Harnessing this potential has been constrained by current tariff structures which make it cheaper for African countries to export to an external trading partner than to an African counterpart. Tariff protection within Africa averages about 8.7 percent but only 2.5 percent to the rest of the world. This problem will be exacerbated with the move to reciprocal but asymmetrical trade agreements, as implied by the full implementation of the recently concluded Economic Partnership Agreements (EPAs). If the EPAs are fully implemented before the CFTA, it will continue to be relatively more attractive for African countries to export to Europe than to one another reinforcing a trade regime with Europe that has hardly changed in the six decades following independence.
In addition, according to economic modelling undertaken at ECA, the Mega Regional Trade Agreements (MRTAs) – i.e. the Trans-Pacific Partnership of the Pacific Rim countries, the Regional Comprehensive Economic Partnership of Asian countries and the Trans-Atlantic Trade and Investment Partnership between Europe and the United States – will potentially result in loss of market share by African countries through preference erosion and competitive pressures. The expected decline in Africa’s trade in these regions will only be mitigated if Africa implements its own MRTA in the form of the CFTA. Let us be realistic: it has become clear that the global trade reforms through the WTO’s Doha Round are not forthcoming. This is why Africa needs to make its own move and it needs to do it now. So the question is: are we moving fast enough?
The indicative date for the finalization of the CFTA is October 2017. Although much progress has been made to prepare the ground for negotiations, there is need for a well thought-out strategy for the management of the CFTA negotiations if this deadline is to be met. Taking into account that 54 countries are participating in the negotiations, each with differing capacities and interests, this is not easy. The expected scope of the agreements is wide and covers trade in goods, trade in services, investment, intellectual property rights and competition policy. It is a high ambition. No less than the goal is the creation of a single pan-African trade regime out of today’s multiple and overlapping regimes, looking at the eventual formation of an Africa-wide customs union.
If Africa is to succeed, indeed it needs a strategy. What form should this strategy take?
First, there is a need for a draft template agreement to be used as the basis for negotiations. This would help to save an enormous amount of time since the member states would not be required to prepare and exchange draft negotiating texts but rather work from a pan-African template that embodies the aspirations of the Abuja Treaty. Given the current significant differences in the technical negotiating capacity, a draft template agreement would level the playing field by ensuring that each country is given the opportunity to study and review such template agreement and formulate better-informed negotiating positions. It will help build consensus and achieve a level of ambition greater than what has been observed recently.
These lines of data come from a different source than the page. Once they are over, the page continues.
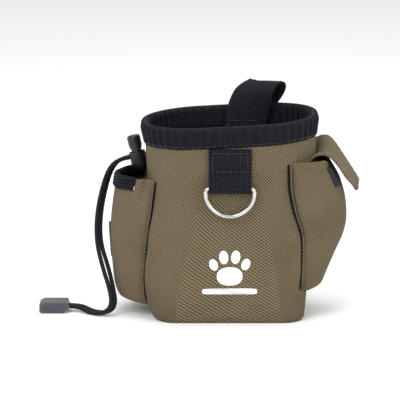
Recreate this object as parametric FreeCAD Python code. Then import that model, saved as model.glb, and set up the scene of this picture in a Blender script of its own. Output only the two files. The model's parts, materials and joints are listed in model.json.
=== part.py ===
# Treat pouch: a soft bag that stands on its base, with a stiff round mouth, two side
# pockets, a D-ring on a front tab, a webbing loop at the back and a drawcord whose two
# ends leave the left wall, pass a spring cord lock and end in a two-part clip.
#
# Frame, in millimetres: +Z up, +X to the right, the front of the bag faces -Y.
# The origin is the centre of the underside of the base.
import FreeCAD, Part
import math
import os

Vector = FreeCAD.Vector

# ---- driving dimensions -------------------------------------------------------------

# Bag body, measured on the outer face of its fabric.
base_width = 104.0
base_depth = 80.0
base_corner = 26.0
mouth_width = 118.0
mouth_depth = 94.0
mouth_corner = 40.0
rim_height = 139.0        # top of the rim above the floor, at the bag's centre
rim_tilt = 3.0            # degrees; the right side of the mouth stands higher
collar_height = 32.0      # straight stretch of wall below the rim

# Fabric, board and webbing thicknesses.
fabric = 1.2
lining_thickness = 1.5
board_thickness = 1.5
skin_gap = 0.05           # between layers that lie on each other
webbing_thickness = 1.4

# Rim.
band_height = 14.5
band_proud = 2.5          # outer face of the binding, outside the fabric
band_inner = 4.25         # inner face of the binding, inside the fabric
hoop_radius = 2.0
collar_thickness = 0.8
hem_radius = 2.2
hoop_cover = 1.0          # between the hoop and the wall's upper edge below it
bead_radius = (band_proud + band_inner) / 2
bead_inset = (band_inner - band_proud) / 2
shell_top = -band_proud - hoop_radius - hoop_cover

# D-ring and its tab.
wire_radius = 1.5
ring_inner_width = 30.0
ring_corner = 2.5
tab_width = 29.0
bar_height = 97.0
bar_clearance = 0.5
tab_bend_radius = 3.0
tab_bend_low = 3.5        # above the bar, where the tab's front layer starts to lean in
tab_bend_high = 9.5       # above the bar, where it lies on the back layer
fold_radius = wire_radius + bar_clearance + webbing_thickness / 2
tab_back_y = -mouth_depth / 2 - 0.1 - webbing_thickness / 2
bar_y = tab_back_y - fold_radius

# Rear loop.
loop_width = 30.0
loop_centre_x = 14.0
loop_top = 157.7
loop_inside_low = 118.0   # lower end of the leg sewn inside the mouth
loop_inside_gap = 4.0     # between that leg and the rim's inner face
loop_stand_off = 10.0     # outer leg behind the mouth's back face
loop_straight_low = 92.0
loop_sewn_high = 74.0
loop_sewn_low = 60.0
loop_bend_radius = 14.0
loop_wall_gap = 0.3

# Pockets: (height, outer face's distance from the bag's middle, half of the width).
left_levels = [(13, 76, 22), (27, 80.5, 28), (66, 83, 30), (97, 78.5, 30)]
right_levels = [(21, 64, 20), (42, 73.5, 26), (60, 81, 28), (76, 81.5, 28), (92, 78, 28), (108, 69, 27)]
pocket_fabric = 1.5
pocket_corner = 9.0
pocket_root = 38.0        # inside the bag, where a pocket's sections start before they are cut
pocket_band_height = 10.0
pocket_band_thickness = 1.2
slot_trim_thickness = 1.4
slot_trim_width = 2.5     # lip's width round the slot
slot_trim_wall = 1.0
slot_height = 20.0
slot_width = 7.5
slot_centre_z = 51.0

# Flap: its upper face seen from the front, from the sewn edge to the tip.
flap_profile = [(62.8, 116.5), (69.5, 117.5), (80.0, 105.0), (90.5, 90.0)]
flap_thickness = 2.0
flap_width = 56.0
patch_thickness = 1.0
patch_width = 40.0
loop_patch_length = 16.0
hook_patch_length = 15.0

# Drawcord, its eyelet, lock and end clip.
cord_radius = 1.5
cord_spacing = 3.2
eyelet_drop = 27.0        # eyelet's centre below the rim, measured down the wall
eyelet_angle = 12.0       # degrees behind the left side
eyelet_bore = 3.7
eyelet_flange = 6.0
eyelet_metal = 0.8
eyelet_hole = 4.4
lock_tilt = 10.0          # degrees; the lock's top leans away from the bag
lock_radius = 5.75
lock_standoff = 7.9
plunger_radius = 4.2
plunger_head = 4.7
plunger_travel = 3.5
fit_gap = 0.1
spring_wire = 0.5
spring_radius = 2.6
spring_turns = 4
clip_length = 21.0
clip_width = 14.0
clip_height = 8.0
clip_mouth = Vector(-112, -6, 4)
clip_bore_depth = 9.0
clip_bevel = 1.5
clip_far_slope = 3.0
clip_mouth_slope = 4.5
grip_height = 2 * cord_radius + 0.3
grip_width = cord_spacing + 2 * cord_radius + 0.3
barrel_top = 3.2          # heights along the lock's axis, from the cords
barrel_floor = -9.6
barrel_bottom = -11.2
plunger_bottom = -4.0
head_bottom = barrel_top + plunger_travel + 0.3
head_top = 15.0
head_round = 2.0

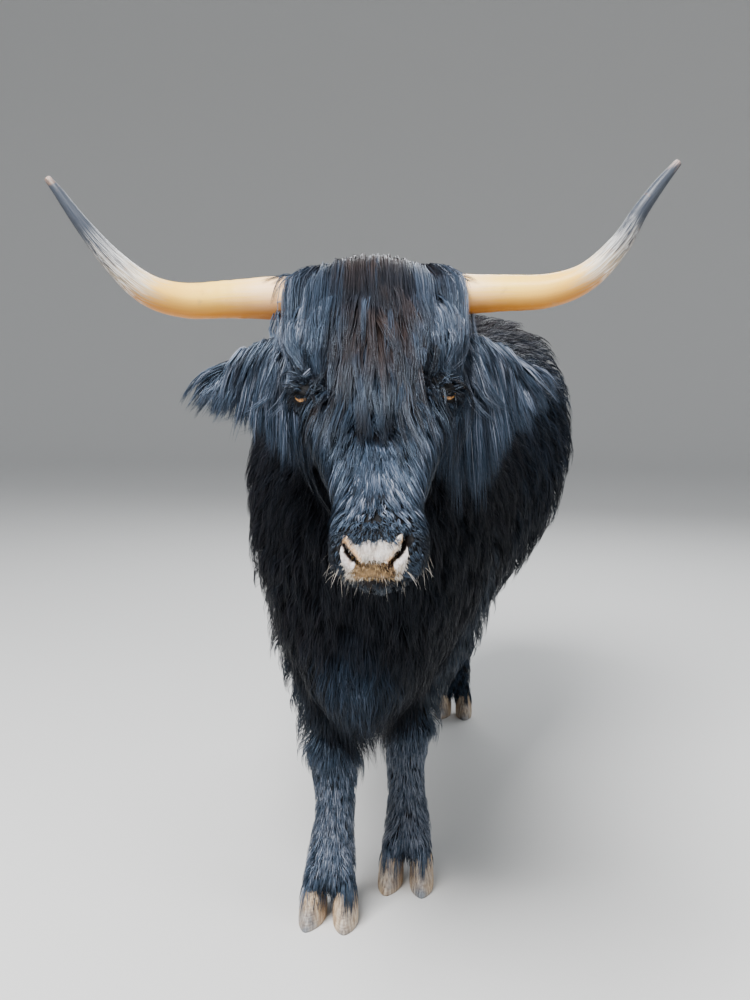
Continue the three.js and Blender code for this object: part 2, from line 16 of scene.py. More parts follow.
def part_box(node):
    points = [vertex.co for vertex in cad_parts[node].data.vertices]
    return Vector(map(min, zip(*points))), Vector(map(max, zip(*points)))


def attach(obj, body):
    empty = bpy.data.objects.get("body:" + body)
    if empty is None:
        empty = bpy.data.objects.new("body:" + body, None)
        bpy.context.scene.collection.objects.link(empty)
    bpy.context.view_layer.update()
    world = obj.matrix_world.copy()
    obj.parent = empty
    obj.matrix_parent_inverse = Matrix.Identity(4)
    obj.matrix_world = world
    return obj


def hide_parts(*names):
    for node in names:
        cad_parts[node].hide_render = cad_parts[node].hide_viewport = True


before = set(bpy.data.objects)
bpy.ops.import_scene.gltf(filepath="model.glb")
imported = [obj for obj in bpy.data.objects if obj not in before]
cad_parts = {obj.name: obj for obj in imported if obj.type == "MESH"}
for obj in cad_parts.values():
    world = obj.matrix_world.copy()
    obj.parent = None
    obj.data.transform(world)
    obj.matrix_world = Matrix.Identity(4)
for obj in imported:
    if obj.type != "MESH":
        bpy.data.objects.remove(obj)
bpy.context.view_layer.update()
rng = np.random.default_rng(7)

MM = 0.001

# ---- places shared with the solids ----
FORE_TOES = Vector((0.066, 0.134, 0))  # of the left forefoot, from the middle of the two forefeet
HEAD_AT = Vector((0.073, -0.500, 1.000))
HEAD_LENGTH = 0.532
DRAWN_LENGTH = 553 * MM  # the head is drawn this long, and scaled to HEAD_LENGTH
HEAD_TURN = math.radians(7)
HEAD_ROLL = math.radians(1.5)
FACE_TILT = math.radians(50)
EYE_RADIUS = 0.018
EYE_AT = (104, -16, 0)  # the left eye, in the face's frame
EYE_SHIFT = 2  # how far the pair of eyes lies to the right of the face's middle line
EYE_SET_IN = 6  # how much nearer to the nose an eyeball lies than the round form of its solid
HEAD_SIZE = HEAD_LENGTH / DRAWN_LENGTH
SIGN = {"left": 1, "right": -1}  # of x, on each side
SWING = 0.030  # how far the hindquarters stand to the left of the line of the chest


def layout_origin():
    """The point midway between the two forefeet, on the floor, that the places are given from."""
    inner_low, inner_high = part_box("fore_left_claw_inner")
    outer_low, outer_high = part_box("fore_left_claw_outer")
    toes = (inner_low + inner_high + outer_low + outer_high) / 4
    return Vector((toes.x, toes.y, 0)) - FORE_TOES


ORIGIN = layout_origin()
HEAD_FRAME = (
    Matrix.Translation(ORIGIN + HEAD_AT)
    @ Matrix.Rotation(HEAD_TURN, 4, "Z")
    @ Matrix.Rotation(-HEAD_ROLL, 4, "Y")
    @ Matrix.Scale(HEAD_SIZE * MM, 4)
)
# In the face's frame +Z runs up the face from muzzle to poll, and +Y into the head.
FACE_FRAME = HEAD_FRAME @ Matrix.Rotation(-FACE_TILT, 4, "X")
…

Second, the draft template agreement should include the eight main landing zones that can be feasibly achieved by October 2017: (i) agreement on trade in goods, which is required before any free trade area can technically exist; (ii) a framework agreement on trade in services, given the importance of services to trade in goods and its growing weight in continental GDP, with a built-in agenda for progressive liberalization of the various service sectors; (iii) special agreement on agriculture (iv) an industrial pillar to ensure that special provisions are built into the agreement, consistent with the imperative of industrial development; (v) front-loaded rules for a common investment area to complement an Africa-wide free trade area, prioritize forward and backward linkages spanning both agriculture and industry, and avoid the race to the bottom as African countries compete to offer investment incentives; (vi) trade remedies and dispute settlement arrangements including a frontloaded competition policy framework to regulate unfair trade practices (vii) provisions on trade facilitation and customs cooperation to improve border efficiency; and (viii) institutional arrangements for implementation, which will require creation of a CFTA Secretariat to oversee the implementation of the agreement.
This is doable. Bringing the CFTA into effect will not be easy. But utilizing a draft template agreement in the negotiations will make success more likely and achieved more quickly. However, to ensure political credibility, such an approach requires high level institutional endorsement.
A political decision is required calling for the CFTA negotiations to be prioritized over all other intra-African and extra-African trade negotiations. This would ease capacity and financial pressures, but more importantly ensure that the CFTA provides a pan-African outcome with a single economic space and common trade and investment rules.
Africa is running out of time. If the first flagship programme of Agenda 2063 is set to fail then we will be in trouble.